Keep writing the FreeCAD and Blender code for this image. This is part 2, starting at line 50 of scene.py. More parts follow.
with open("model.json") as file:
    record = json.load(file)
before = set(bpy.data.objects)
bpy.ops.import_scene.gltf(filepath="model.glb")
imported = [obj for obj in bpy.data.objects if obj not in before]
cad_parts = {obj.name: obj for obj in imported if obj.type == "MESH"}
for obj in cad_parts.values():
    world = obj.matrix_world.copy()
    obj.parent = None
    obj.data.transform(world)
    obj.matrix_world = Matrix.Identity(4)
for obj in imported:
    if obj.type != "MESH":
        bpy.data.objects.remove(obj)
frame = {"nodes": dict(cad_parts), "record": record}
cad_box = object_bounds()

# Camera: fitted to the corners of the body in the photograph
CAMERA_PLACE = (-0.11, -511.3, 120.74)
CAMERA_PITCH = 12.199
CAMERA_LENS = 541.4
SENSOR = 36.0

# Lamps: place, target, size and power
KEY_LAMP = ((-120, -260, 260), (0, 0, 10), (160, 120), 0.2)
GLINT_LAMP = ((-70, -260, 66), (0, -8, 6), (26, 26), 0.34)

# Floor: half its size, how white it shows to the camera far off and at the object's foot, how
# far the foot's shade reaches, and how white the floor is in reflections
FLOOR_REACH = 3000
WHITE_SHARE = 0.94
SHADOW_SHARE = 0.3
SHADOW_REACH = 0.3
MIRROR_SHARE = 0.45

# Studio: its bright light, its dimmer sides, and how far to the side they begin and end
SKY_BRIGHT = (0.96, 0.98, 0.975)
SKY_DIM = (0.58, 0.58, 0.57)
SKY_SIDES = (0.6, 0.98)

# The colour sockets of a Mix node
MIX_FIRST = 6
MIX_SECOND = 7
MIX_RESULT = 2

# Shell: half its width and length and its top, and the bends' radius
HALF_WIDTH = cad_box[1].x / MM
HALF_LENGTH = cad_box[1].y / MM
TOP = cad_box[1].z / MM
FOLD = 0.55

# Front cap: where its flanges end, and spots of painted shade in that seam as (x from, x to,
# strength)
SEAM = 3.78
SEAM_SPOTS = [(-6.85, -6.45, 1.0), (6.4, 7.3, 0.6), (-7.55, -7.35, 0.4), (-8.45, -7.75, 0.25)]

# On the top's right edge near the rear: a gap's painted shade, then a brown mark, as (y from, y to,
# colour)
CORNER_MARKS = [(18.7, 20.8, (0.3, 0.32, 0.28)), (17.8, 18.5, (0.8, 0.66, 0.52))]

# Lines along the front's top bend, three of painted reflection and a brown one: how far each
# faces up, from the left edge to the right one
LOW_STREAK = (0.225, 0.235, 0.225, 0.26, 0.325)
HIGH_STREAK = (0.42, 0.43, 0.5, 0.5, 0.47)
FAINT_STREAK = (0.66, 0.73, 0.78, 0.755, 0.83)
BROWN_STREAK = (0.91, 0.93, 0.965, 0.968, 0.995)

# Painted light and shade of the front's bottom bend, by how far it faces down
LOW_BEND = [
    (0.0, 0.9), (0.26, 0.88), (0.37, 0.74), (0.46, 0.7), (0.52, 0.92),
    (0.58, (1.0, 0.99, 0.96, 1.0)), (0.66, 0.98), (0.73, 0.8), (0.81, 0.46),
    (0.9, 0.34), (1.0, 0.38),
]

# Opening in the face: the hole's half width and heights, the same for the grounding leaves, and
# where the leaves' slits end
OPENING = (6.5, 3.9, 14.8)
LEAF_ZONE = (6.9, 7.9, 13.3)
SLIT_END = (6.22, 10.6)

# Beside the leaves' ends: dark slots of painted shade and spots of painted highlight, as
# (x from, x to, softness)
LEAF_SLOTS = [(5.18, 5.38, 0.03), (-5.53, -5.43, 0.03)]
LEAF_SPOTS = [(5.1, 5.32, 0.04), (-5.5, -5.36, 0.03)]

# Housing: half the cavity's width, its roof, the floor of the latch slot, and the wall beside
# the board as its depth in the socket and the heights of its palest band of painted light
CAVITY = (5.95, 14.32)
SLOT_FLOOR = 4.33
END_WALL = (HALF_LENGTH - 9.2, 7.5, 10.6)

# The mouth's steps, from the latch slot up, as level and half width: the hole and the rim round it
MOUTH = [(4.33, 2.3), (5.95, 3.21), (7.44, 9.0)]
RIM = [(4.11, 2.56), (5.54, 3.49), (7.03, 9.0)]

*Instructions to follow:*
Repeat word for word the lines from the line with "imported = [obj" to the line with "cad_box = object_bounds()", both lines included.

*Finished task:*
imported = [obj for obj in bpy.data.objects if obj not in before]
cad_parts = {obj.name: obj for obj in imported if obj.type == "MESH"}
for obj in cad_parts.values():
    world = obj.matrix_world.copy()
    obj.parent = None
    obj.data.transform(world)
    obj.matrix_world = Matrix.Identity(4)
for obj in imported:
    if obj.type != "MESH":
        bpy.data.objects.remove(obj)
frame = {"nodes": dict(cad_parts), "record": record}
cad_box = object_bounds()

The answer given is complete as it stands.